Chinese President Hu Jintao on January 9 pledged a more severe and systematic crackdown on corruption in a keynote speech delivered at a Party conference.

Hu, who is also General Secretary of the Central Committee of the Communist Party of China (CPC), made the call at the Seventh Plenary Session of the CPC Central Commission for Discipline Inspection (CCDI).

Acknowledging the progress the commission had made in the past year, Hu said the Party still faced an “arduous fight against corruption.”

Hu told senior Party officials and the 110 CCDI members attending the session that they should continue to work on investigating “major and high-level corruption cases” and sternly punish crooked officials.

China’s anti-graft fight last year led to the dismissal of several senior officials, including Shanghai ex-party chief Chen Liangyu, former Beijing Vice Mayor Liu Zhihua, and former top statistician Qiu Xiaohua.

Melting Glaciers Not Cool

A new report from the China Geological Survey Bureau says glaciers on China’s Qingzang Gaoyuan Plateau (often referred to as “the roof of the world”), have been shrinking at the alarming rate of 131.4 square km annually for the past three decades.

That is equivalent to an area twice the size of downtown Beijing disappearing every year.

A further 13,000 square km of glacier-nearly 28 percent of the total glacier area-will disappear by 2050 if no protective measures are taken, the report said.

Glaciers on the outskirts of the plateau have already decreased by 10 percent and those in the hinterland have shrunk by 5 percent.

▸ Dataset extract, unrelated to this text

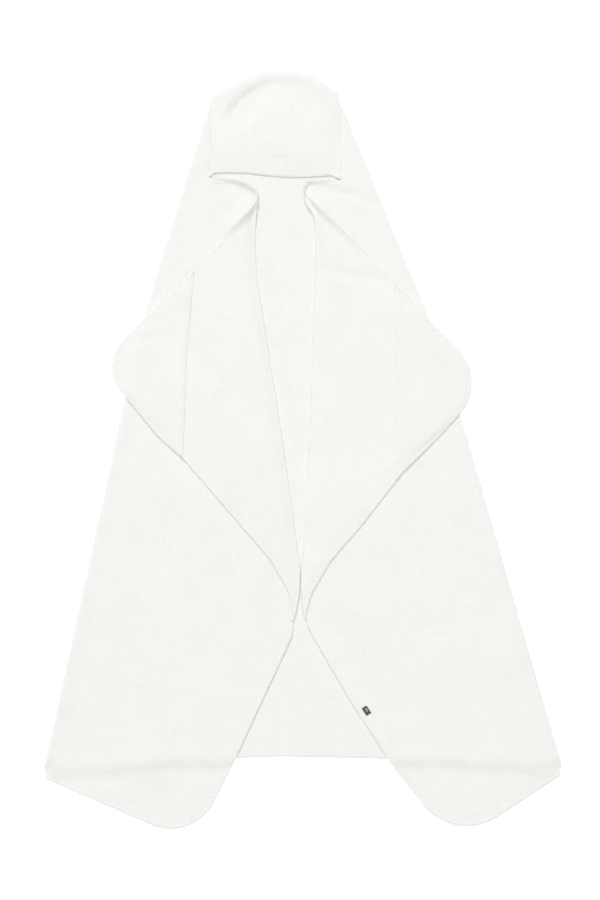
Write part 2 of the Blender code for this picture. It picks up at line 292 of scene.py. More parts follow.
# Creases of each stretch: reach to the left and to the right, and the path's rows x, y, height
CREASES = {
    "front_left": [
        ((14, 14), [(-125, -336, 0), (-108, -362, 0.9), (-95, -385, 0.9), (-86, -404, 0)]),
    ],
    "front_right": [
        ((14, 10), [
            (12, 393, 0), (49, 384, -1.8), (76, 382, -1.8), (102, 369, -1.4), (128, 356, 0),
        ]),
    ],
    "lapel_left": [
        ((10, 10), [(-141, 222, 0), (-119, 206, 0.8), (-98, 191, 0)]),
        ((9, 9), [
            (-243, 186, 0), (-230, 192, -1.1), (-206, 202, -1.0), (-184, 208, -0.7), (-160, 210, 0),
        ]),
        ((10, 10), [
            (-266, 150, 0), (-254, 160, -0.9), (-228, 168, -1.0), (-195, 169, -0.7), (-172, 166, 0),
        ]),
        ((9, 9), [(-130, 105, 0), (-120, 93, 0.7), (-109, 80, 0)]),
    ],
    "lapel_right": [
        ((14, 16), [
            (16, 272, 0), (40, 268, -1.4), (75, 262, -1.5), (105, 257, -1.3), (140, 238, 0),
        ]),
        ((6, 7), [(222, 44, 0), (208, 26, -0.9), (165, -7, -1.0), (130, -35, -0.9), (104, -60, 0)]),
        ((9, 9), [(160, -5, 0), (180, 12, 0.8), (201, 30, 0)]),
    ],
    "hood": [
        ((15, 44), [
            (-118, 476, 0), (-112, 494, -3.2), (-99, 513, -5.0), (-80, 530, -5.6),
            (-60, 542, -4.6), (-40, 547, -3.0), (-12, 546, -2.2), (12, 535, -2.0),
            (29, 517, -1.8), (41, 494, 0),
        ]),
        ((4, 16), [(-71, 503, 0), (-74, 485, 1.4), (-78, 465, 0)]),
        ((4, 9), [(-91, 480, 0), (-93, 472, 0.6), (-96, 463, 0)]),
        ((4, 14), [(-15, 522, 0), (-17, 514, 0.9), (-19, 505, 0)]),
        ((8, 8), [(-64, 439, 0), (-40, 437, -1.2), (-14, 438, 0)]),
    ],
}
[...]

Experts point out that since the plateau supplies the headstreams of many of the major rivers in East, Southeast and South Asia, the region’s water storage drop-off will have a significant impact on the economic and social development of China as well as neighboring countries.

Bad Weather Spells Bad News

Floods claimed 1,841 lives and inflicted direct economic losses of 127.3 billion yuan in China in 2006, according to a Ministry of Water Resources statement on January 6.

Speaking at a national conference in north China’s Hebei Province, Wang Shucheng, Minister of Water Resources, said China suffered an abnormal climate and frequent extreme weather last year.

In 2006, seven typhoons swept southeast China and frequent landslides hit the southern provinces. Severe drought, which fried Chongqing Municipality and Sichuan Province, caused a substantial production drop for farmland making up 14.6 million hectares and drinking water insufficiency for a population of 36.5 million throughout China.

Extreme weather in 2006 caused the most severe damage, reflected in the indexes of affected farmland, affected population, affected cattle, death tolls and direct economic losses, since 1998, when severe flooding devastated the country, according to Wang.